54. E Pedro o seguio de longe até dentro da sala do Summo Pontifice, e estava assentado juntamente com os servidores, e aquentando-se ao fogo.
55. E os Principes dos Sacerdotes, e todo o Concilio buscavão algum testemunho contra Jesus, para o matarem, e não o achavão.
56. Porque muitos testificavão falsamente contra elle: mas os testemunhos não erão conformes.
57. E levantando-se huns, testificavão falsamente contra elle, dizendo:
58. Nós lhe ouvimos dizer: eu derribarei este templo feito de mãos, e em tres dias edificarei outro, feito sem mãos.
59. E nem assim era seu testemunho conforme.
60. E levantando-se o Summo Pontifice no meio, perguntou a Jesus, dizendo: não respondes nada? que testificão estes contra ti?
61. Mas elle calava, e nada respondeo. O Summo Pontifice lhe tornou a perguntar, e disse-lhe: es tu o Christo, o Filho do Deos bemdito?
62. E Jesus disse: eu o sou; e vereis ao Filho do homem assentado á mão direita da potencia de Deos, e vir em as nuvens do ceo.
63. E rasgando o Summo Pontifice seus vestidos, disse: que mais necessitamos de testemunhas?
64. Ouvido tendes a blasfemia; que vos parece? e todos o condemnárão por culpado de morte.
65. E alguns começarão a cuspir nelle, e a cobrir-lhe o rosto, e a dar-lhe punhadas, e dizer-lhe: Prophetiza. E os servidores lhe davão de bofetadas.
66. E estando Pedro em baixo na sala, veio huma das criadas do Summo Pontifice;
67. E vendo a Pedro, que se estava aquentando, attentou para elle, e disse: tambem tu estavas com Jesus o Nazareno.

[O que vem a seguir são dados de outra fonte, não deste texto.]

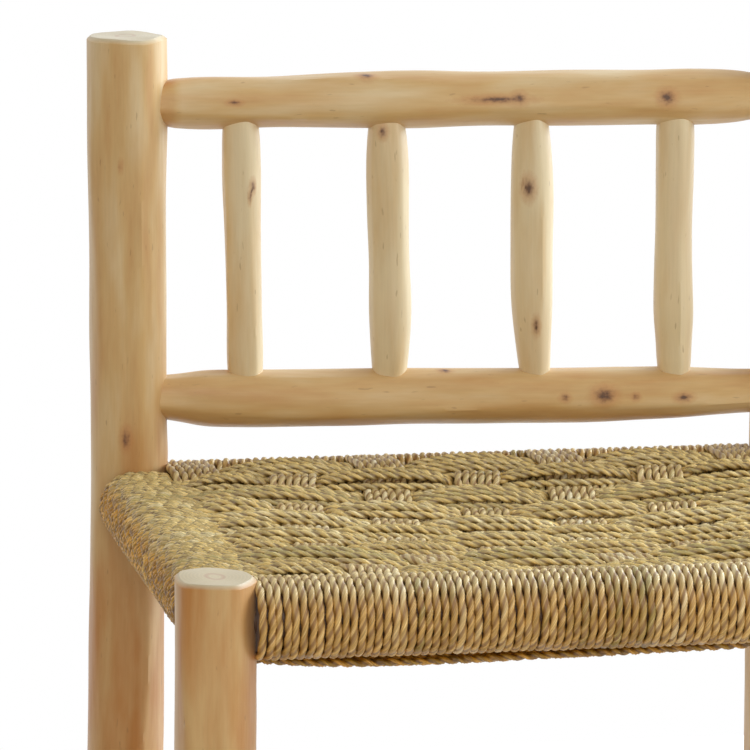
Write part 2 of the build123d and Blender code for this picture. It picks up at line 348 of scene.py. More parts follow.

68. Mas elle o negou, dizendo: não o conheço, nem sei o que dizes. E sahio fora ao alpendre; e cantou o gallo.
69. E a criada vendo-o outra vez, começou a dizer aos que ali estavão: delles he este.
70. Mas elle o negou outra vez. E pouco depois disserão os que ali estavão outra vez a Pedro: verdadeiramente delles es; pois tambem es Galileo, e tua falla he semelhante.
71. E elle começou a anatematizar, e a jurar, dizendo: não conheço a esse homem que dizeis.
72. E cantou o gallo a segunda vez. E Pedro se lembrou da palavra que Jesus lhe tinha dito: antes que o gallo cante duas vezes, tu me negarás tres vezes. E retirando-se dali, chorou.